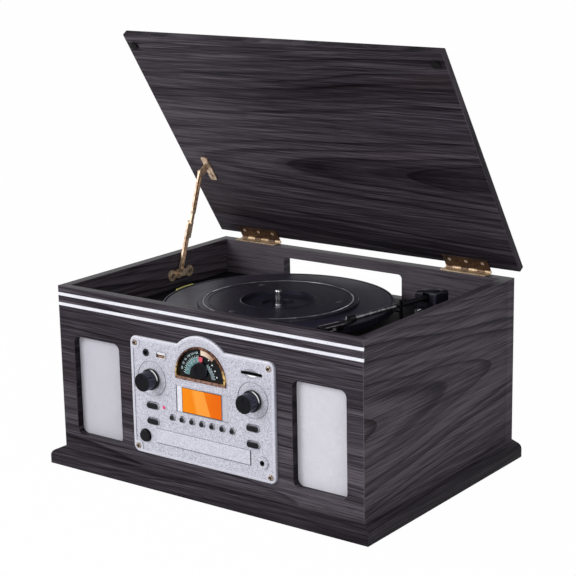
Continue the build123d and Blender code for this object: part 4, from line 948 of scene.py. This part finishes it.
def makeWorld():
    world = bpy.data.worlds.new("pale_studio")
    scene.world = world
    world.use_nodes = True
    tree = world.node_tree
    tree.nodes.clear()
    strength = tree.nodes.new("ShaderNodeMapRange")
    strength.inputs["To Min"].default_value = studio["world"]
    strength.inputs["To Max"].default_value = 1.0
    tree.links.new(directRay(tree), strength.inputs[0])
    back = tree.nodes.new("ShaderNodeBackground")
    back.inputs[0].default_value = (1, 1, 1, 1)
    tree.links.new(strength.outputs[0], back.inputs[1])
    out = tree.nodes.new("ShaderNodeOutputWorld")
    tree.links.new(back.outputs[0], out.inputs[0])


def makeFloor():
    bpy.ops.mesh.primitive_plane_add(size=studio["floorSize"], location=(0, 0, studio["floorTop"]))
    floor = bpy.context.object
    floor.name = "pale_floor"
    f = Finish("pale_floor", rough=0.9, colour=studio["floorWhite"])
    glow = f.node("ShaderNodeEmission", {})
    seen = Val(f, directRay(f.tree)) * studio["floorGlow"]
    both = f.node("ShaderNodeMixShader", {}, seen, Val(f, f.shader.outputs[0]), glow)
    f.put(f.out.inputs[0], both)
    floor.data.materials.append(f.mat)


makeCamera()
makeWorld()
for name in ("key_lamp", "fill_lamp"):
    lamp(name, *studio[name])
makeFloor()
scene.view_settings.view_transform = "Standard"
print("camera and studio done")


def addMesh(name, verts, faces, finish, body, smooth=False):
    data = bpy.data.meshes.new(name)
    data.from_pydata([tuple(v) for v in verts], [], faces)
    data.materials.append(finish.mat)
    made = bmesh.new()
    made.from_mesh(data)
    bmesh.ops.recalc_face_normals(made, faces=made.faces)
    made.to_mesh(data)
    made.free()
    for face in data.polygons:
        face.use_smooth = smooth
    thing = bpy.data.objects.new(name, data)
    scene.collection.objects.link(thing)
    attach(thing, body)
    return thing


def rowFaces(start, rows, count, closed):  # faces between rows of count points each
    faces = []
    for j in range(rows - 1):
        for k in range(count if closed else count - 1):
            a, b = start + j * count + k, start + j * count + (k + 1) % count
            faces.append((a, b, b + count, a + count))
    return faces


# Grille cloth, one stretched sheet in each window
cloth = {
    "x": 154.5 * mm,
    "wide": 81.0 * mm,
    "tall": 130.1 * mm,
    "middle": 97.35 * mm,
    "front": -144.7 * mm,
    "behind": 0.1 * mm,
    "steps": (48, 76),
    "bow": 0.5 * mm,
    "acrossEnds": (1.18, 4),  # how soon the bow ends towards the sides, and how suddenly
    "upEnds": (1.1, 6),
    "threads": 6200.0,
    "grey": (rgb(178, 176, 186), rgb(224, 222, 230)),
    # duller greys that the left cloth is blended towards, as painted shade
    "dust": (rgb(132, 130, 140), rgb(172, 170, 180)),
}


def clothFinish(name):
    f = Finish(name, rough=0.85, sheen=0.3, sheenRough=0.5)
    x, _, z = f.split()
    weave = ((x * cloth["threads"]).wave() * (z * cloth["threads"]).wave()) * 0.5 + 0.5
    slub = f.noise(f.stretch(1.0, 1.0, 14.0), 90.0, 3.0)
    slubAcross = f.noise(f.stretch(14.0, 1.0, 1.0), 90.0, 3.0)
    cloud = f.noise(f.place, 30.0, 2.0, 0.5)
    tone = weave * 0.45 + slub * 0.3 + slubAcross * 0.3 + cloud * 0.15
    # painted shade: the left cloth is darker
    leftPaintedShade = x.fit(100 * mm, -100 * mm) * 0.42
    colour = f.mix(tone.fit(0.25, 0.9), *cloth["grey"])
    f.feed(colour=f.mix(leftPaintedShade, colour, f.mix(weave, *cloth["dust"])))
    f.bump(weave * 0.7 + slub * 0.3, 0.4, 0.4 * mm)
    return f


def bowLeft(t, soon, sudden):  # 1 in the sheet's middle, 0 at its edge
    return 1 - min(1, abs(t) * soon) ** sudden


clothLook = clothFinish("grille_cloth")
for sideName, mid in (("left", -cloth["x"]), ("right", cloth["x"])):
    across, up = cloth["steps"]
    verts = []
    for j in range(up + 1):
        for i in range(across + 1):
            u, v = i / across * 2 - 1, j / up * 2 - 1
            sag = cloth["bow"] * bowLeft(u, *cloth["acrossEnds"]) * bowLeft(v, *cloth["upEnds"])
            px, pz = mid + u * cloth["wide"] / 2, cloth["middle"] + v * cloth["tall"] / 2
            verts.append((px, cloth["front"] + cloth["behind"] + sag, pz))
    faces = rowFaces(0, up + 1, across + 1, False)
    sheet = addMesh("grille_cloth_" + sideName, verts, faces, clothLook, "cabinet", True)
    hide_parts("grille_cloths")
print("grille cloths done")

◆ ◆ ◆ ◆

Return exactly, please, the lines of the material from the first one down to and including the line where "return faces" appears.

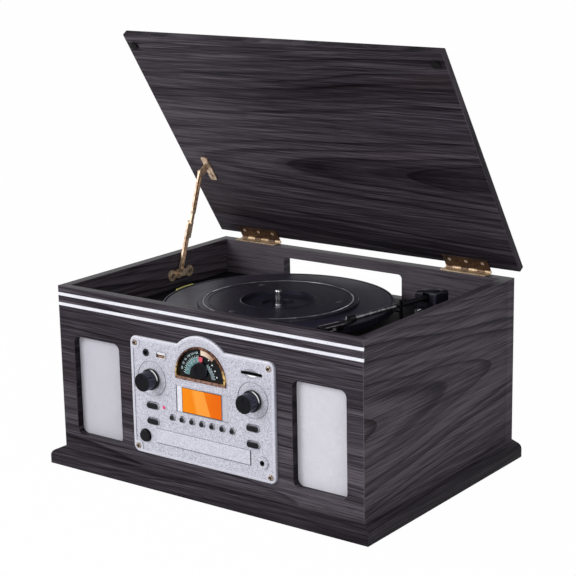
Continue the build123d and Blender code for this object: part 4, from line 948 of scene.py. This part finishes it.
def makeWorld():
    world = bpy.data.worlds.new("pale_studio")
    scene.world = world
    world.use_nodes = True
    tree = world.node_tree
    tree.nodes.clear()
    strength = tree.nodes.new("ShaderNodeMapRange")
    strength.inputs["To Min"].default_value = studio["world"]
    strength.inputs["To Max"].default_value = 1.0
    tree.links.new(directRay(tree), strength.inputs[0])
    back = tree.nodes.new("ShaderNodeBackground")
    back.inputs[0].default_value = (1, 1, 1, 1)
    tree.links.new(strength.outputs[0], back.inputs[1])
    out = tree.nodes.new("ShaderNodeOutputWorld")
    tree.links.new(back.outputs[0], out.inputs[0])


def makeFloor():
    bpy.ops.mesh.primitive_plane_add(size=studio["floorSize"], location=(0, 0, studio["floorTop"]))
    floor = bpy.context.object
    floor.name = "pale_floor"
    f = Finish("pale_floor", rough=0.9, colour=studio["floorWhite"])
    glow = f.node("ShaderNodeEmission", {})
    seen = Val(f, directRay(f.tree)) * studio["floorGlow"]
    both = f.node("ShaderNodeMixShader", {}, seen, Val(f, f.shader.outputs[0]), glow)
    f.put(f.out.inputs[0], both)
    floor.data.materials.append(f.mat)


makeCamera()
makeWorld()
for name in ("key_lamp", "fill_lamp"):
    lamp(name, *studio[name])
makeFloor()
scene.view_settings.view_transform = "Standard"
print("camera and studio done")


def addMesh(name, verts, faces, finish, body, smooth=False):
    data = bpy.data.meshes.new(name)
    data.from_pydata([tuple(v) for v in verts], [], faces)
    data.materials.append(finish.mat)
    made = bmesh.new()
    made.from_mesh(data)
    bmesh.ops.recalc_face_normals(made, faces=made.faces)
    made.to_mesh(data)
    made.free()
    for face in data.polygons:
        face.use_smooth = smooth
    thing = bpy.data.objects.new(name, data)
    scene.collection.objects.link(thing)
    attach(thing, body)
    return thing


def rowFaces(start, rows, count, closed):  # faces between rows of count points each
    faces = []
    for j in range(rows - 1):
        for k in range(count if closed else count - 1):
            a, b = start + j * count + k, start + j * count + (k + 1) % count
            faces.append((a, b, b + count, a + count))
    return faces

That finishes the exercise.